-- start AVAILABLE DATA --

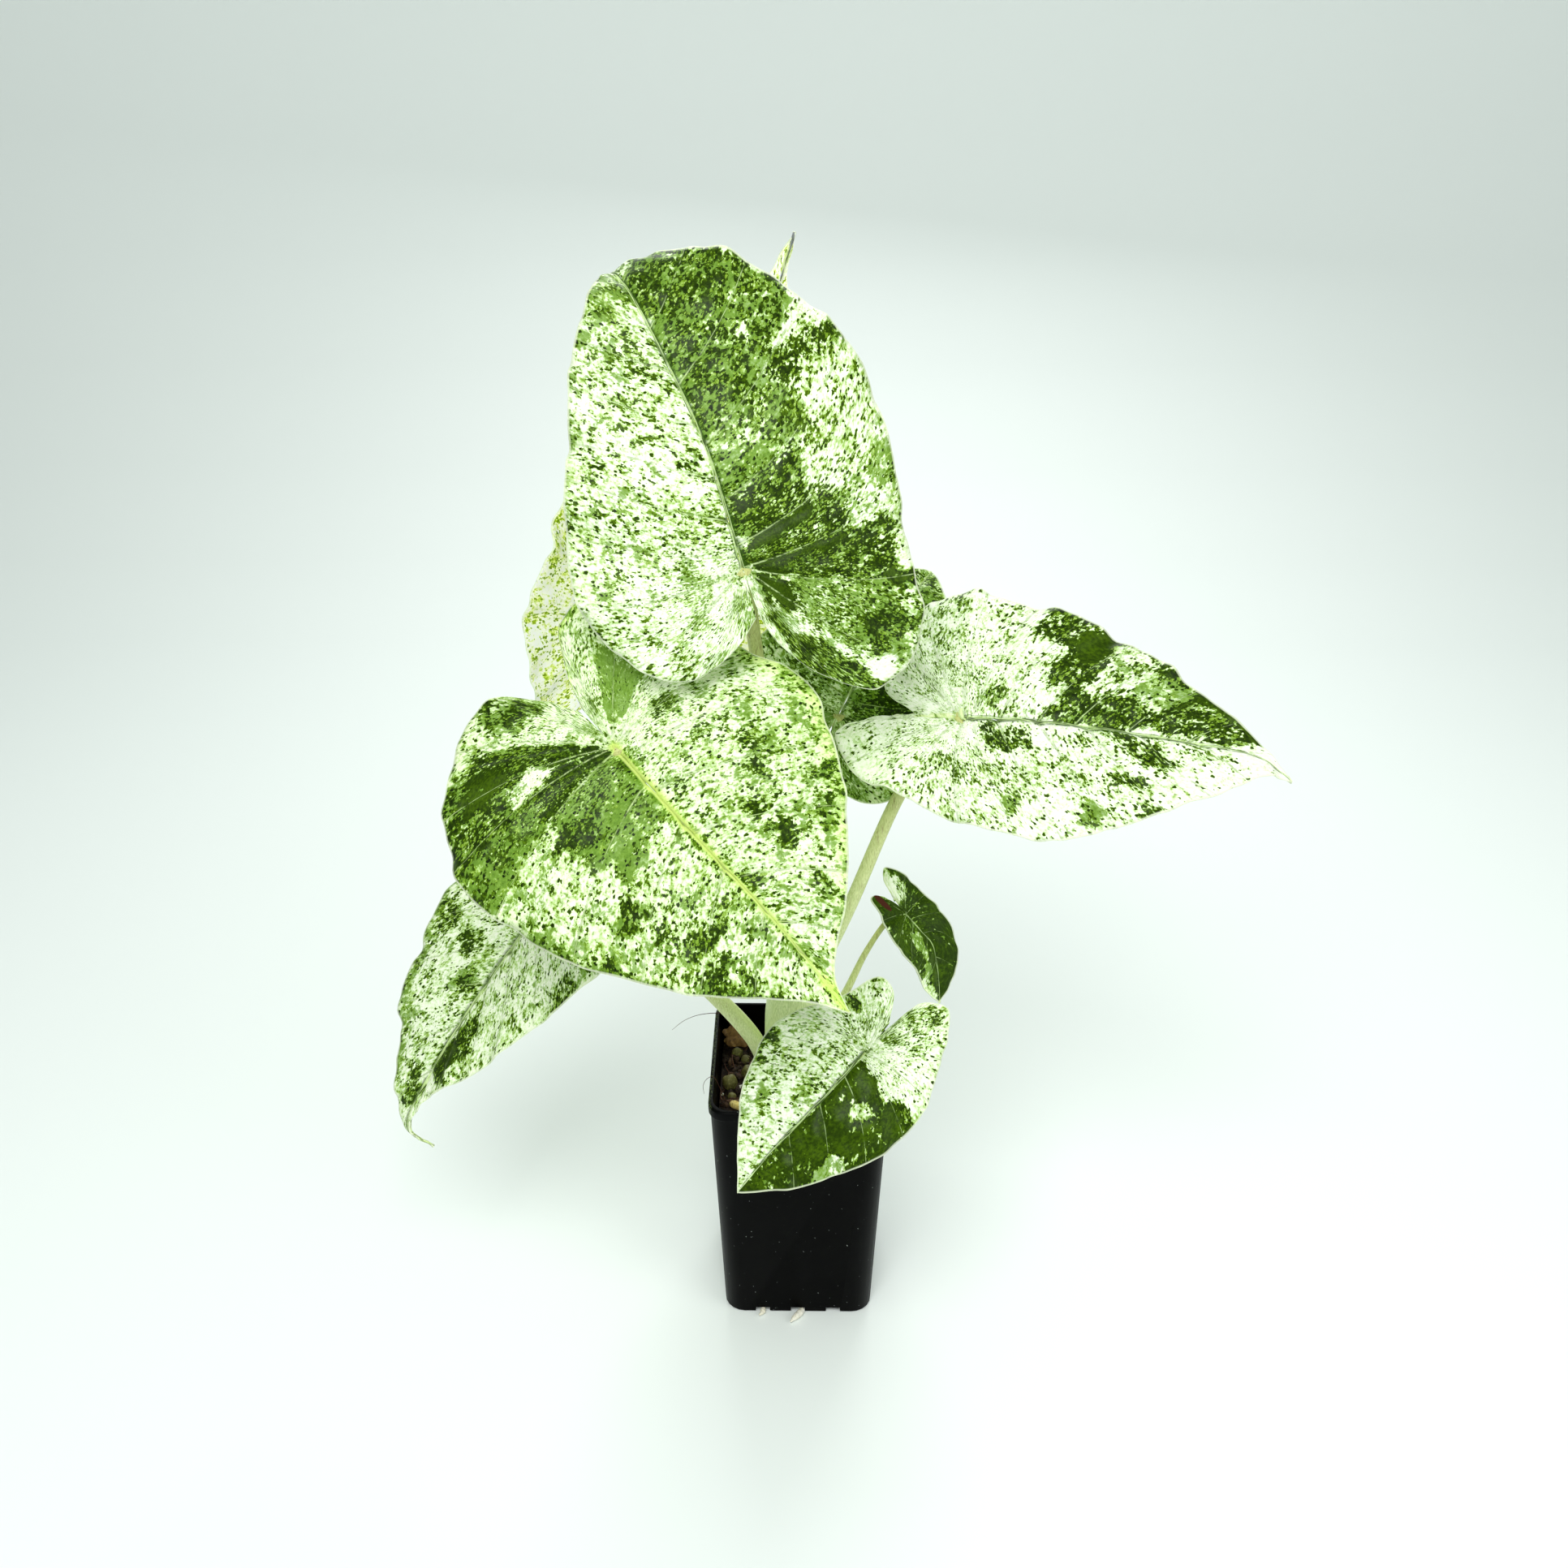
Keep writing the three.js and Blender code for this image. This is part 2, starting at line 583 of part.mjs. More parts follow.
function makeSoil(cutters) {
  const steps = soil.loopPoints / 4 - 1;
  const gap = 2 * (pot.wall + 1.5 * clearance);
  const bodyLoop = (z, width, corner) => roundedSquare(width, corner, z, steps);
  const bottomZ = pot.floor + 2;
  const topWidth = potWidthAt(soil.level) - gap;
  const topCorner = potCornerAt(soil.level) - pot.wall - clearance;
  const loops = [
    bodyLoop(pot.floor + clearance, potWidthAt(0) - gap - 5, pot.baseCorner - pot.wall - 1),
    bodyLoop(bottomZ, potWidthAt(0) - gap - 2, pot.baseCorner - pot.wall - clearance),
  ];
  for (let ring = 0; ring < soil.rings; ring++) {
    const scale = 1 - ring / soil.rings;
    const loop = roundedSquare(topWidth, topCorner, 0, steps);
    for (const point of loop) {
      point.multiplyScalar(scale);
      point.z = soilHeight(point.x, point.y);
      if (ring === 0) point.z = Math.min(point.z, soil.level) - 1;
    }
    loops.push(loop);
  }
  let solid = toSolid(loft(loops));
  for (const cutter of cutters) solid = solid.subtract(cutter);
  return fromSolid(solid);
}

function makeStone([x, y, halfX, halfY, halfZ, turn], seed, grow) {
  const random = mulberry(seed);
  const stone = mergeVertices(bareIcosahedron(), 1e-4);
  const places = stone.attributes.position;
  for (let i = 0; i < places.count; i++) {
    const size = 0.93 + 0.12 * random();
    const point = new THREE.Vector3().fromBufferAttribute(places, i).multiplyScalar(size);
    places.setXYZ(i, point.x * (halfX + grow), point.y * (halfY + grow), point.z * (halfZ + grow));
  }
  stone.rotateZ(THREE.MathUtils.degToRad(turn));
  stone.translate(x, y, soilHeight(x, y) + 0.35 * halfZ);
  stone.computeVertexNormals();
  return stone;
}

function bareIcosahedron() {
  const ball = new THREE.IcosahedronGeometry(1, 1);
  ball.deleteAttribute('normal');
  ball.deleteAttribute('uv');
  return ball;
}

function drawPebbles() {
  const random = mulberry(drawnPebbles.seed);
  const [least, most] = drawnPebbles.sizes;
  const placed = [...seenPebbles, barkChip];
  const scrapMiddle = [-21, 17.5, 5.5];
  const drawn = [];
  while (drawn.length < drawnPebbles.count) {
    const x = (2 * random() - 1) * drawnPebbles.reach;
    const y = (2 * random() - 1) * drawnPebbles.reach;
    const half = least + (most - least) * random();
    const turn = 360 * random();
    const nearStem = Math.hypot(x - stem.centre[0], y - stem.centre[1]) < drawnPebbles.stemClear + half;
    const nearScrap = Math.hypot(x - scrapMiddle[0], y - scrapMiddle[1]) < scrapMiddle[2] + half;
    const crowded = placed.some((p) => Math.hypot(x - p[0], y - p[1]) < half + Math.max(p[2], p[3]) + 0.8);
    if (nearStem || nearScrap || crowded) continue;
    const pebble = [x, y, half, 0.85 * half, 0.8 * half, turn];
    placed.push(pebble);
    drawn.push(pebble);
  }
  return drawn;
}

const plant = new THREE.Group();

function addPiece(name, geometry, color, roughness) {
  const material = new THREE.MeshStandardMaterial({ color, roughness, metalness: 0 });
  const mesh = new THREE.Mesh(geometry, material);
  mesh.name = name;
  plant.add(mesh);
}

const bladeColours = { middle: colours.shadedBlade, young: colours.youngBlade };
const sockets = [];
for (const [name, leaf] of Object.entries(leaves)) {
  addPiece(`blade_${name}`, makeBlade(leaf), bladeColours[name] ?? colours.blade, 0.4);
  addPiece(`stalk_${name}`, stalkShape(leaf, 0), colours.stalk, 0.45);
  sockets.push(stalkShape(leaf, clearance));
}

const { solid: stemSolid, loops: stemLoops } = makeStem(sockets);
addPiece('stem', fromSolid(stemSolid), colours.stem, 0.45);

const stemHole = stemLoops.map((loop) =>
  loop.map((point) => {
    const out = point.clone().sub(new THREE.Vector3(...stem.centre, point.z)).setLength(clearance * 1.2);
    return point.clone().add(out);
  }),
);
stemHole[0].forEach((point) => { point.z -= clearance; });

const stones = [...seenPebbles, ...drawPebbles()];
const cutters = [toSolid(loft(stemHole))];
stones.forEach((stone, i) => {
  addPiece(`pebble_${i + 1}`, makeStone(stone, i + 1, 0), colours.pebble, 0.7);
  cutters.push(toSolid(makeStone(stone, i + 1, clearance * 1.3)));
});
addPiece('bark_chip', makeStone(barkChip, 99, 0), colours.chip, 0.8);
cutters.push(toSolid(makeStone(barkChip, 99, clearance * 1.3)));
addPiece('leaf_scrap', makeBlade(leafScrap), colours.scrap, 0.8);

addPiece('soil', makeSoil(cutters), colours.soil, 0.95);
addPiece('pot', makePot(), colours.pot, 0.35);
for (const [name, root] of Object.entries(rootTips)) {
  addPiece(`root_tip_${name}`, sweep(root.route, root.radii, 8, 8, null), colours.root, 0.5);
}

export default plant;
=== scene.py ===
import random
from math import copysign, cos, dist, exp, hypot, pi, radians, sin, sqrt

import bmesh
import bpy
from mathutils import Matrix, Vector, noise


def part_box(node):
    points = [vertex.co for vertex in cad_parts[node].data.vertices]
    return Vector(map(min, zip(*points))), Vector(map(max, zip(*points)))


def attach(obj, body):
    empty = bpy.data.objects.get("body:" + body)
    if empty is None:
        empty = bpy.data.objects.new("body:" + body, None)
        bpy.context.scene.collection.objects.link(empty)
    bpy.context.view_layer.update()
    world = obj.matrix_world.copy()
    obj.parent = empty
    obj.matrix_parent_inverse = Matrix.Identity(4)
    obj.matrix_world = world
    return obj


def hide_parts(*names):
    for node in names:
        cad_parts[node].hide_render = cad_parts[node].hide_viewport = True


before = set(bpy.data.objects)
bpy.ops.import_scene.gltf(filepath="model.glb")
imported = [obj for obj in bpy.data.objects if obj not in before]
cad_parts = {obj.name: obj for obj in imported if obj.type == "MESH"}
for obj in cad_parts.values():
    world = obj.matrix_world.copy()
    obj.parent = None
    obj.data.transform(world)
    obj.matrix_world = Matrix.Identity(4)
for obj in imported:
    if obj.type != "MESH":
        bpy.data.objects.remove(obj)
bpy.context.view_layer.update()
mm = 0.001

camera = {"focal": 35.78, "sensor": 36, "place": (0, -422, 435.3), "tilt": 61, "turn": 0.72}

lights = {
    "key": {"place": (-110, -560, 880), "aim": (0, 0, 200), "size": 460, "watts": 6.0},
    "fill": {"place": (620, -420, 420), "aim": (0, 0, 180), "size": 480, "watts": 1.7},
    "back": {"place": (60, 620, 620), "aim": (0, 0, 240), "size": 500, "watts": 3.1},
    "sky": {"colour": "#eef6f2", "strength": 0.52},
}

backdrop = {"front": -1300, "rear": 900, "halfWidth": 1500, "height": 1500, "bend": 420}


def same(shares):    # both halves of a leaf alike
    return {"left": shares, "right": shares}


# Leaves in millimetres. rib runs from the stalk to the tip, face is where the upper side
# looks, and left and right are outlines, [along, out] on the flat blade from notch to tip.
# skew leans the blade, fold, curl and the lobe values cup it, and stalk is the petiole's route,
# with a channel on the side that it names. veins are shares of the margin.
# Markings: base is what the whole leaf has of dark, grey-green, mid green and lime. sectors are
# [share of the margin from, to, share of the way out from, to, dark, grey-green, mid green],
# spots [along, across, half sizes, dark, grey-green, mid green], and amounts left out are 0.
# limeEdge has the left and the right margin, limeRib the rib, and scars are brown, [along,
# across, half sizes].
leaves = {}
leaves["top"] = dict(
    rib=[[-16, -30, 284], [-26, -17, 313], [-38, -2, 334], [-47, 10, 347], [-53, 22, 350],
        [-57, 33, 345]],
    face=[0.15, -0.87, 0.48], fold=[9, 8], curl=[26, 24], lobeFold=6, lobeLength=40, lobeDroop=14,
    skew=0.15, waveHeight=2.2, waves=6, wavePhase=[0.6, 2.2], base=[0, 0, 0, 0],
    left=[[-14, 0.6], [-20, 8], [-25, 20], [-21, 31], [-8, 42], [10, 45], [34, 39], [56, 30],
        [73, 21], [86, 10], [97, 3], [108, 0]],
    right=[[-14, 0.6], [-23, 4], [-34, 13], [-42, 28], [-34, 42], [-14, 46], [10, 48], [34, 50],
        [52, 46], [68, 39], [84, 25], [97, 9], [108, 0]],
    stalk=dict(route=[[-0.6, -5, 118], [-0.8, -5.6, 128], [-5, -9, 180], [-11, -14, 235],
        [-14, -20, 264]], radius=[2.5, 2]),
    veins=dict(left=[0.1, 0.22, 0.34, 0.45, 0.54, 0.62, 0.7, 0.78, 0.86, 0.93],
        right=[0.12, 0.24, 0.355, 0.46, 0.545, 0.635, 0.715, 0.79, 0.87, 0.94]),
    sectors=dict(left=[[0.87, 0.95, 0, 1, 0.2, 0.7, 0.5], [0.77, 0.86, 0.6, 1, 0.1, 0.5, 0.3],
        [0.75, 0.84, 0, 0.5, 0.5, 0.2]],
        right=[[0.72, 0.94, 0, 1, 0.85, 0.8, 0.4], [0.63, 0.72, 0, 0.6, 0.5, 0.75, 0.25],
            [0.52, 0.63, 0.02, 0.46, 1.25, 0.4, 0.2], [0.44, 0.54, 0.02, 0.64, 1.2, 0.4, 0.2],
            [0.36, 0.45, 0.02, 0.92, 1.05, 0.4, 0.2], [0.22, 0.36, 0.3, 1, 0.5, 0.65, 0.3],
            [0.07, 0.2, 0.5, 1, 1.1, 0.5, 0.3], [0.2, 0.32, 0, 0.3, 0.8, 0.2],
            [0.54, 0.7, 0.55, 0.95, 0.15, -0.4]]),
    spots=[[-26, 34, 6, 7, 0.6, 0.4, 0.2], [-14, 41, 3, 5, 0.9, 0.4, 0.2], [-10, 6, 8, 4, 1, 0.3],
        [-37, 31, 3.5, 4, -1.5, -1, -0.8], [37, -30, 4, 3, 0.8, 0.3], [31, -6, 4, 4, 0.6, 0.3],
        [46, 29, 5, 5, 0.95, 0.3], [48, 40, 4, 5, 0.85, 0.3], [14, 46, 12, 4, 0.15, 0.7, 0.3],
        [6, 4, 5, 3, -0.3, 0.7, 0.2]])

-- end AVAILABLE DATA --

_TASK DIRECTIONS_. Scan the material above. Extract every line in which the word "imported" occurs.

_TASK SOLUTION_.
imported = [obj for obj in bpy.data.objects if obj not in before]
cad_parts = {obj.name: obj for obj in imported if obj.type == "MESH"}
for obj in imported:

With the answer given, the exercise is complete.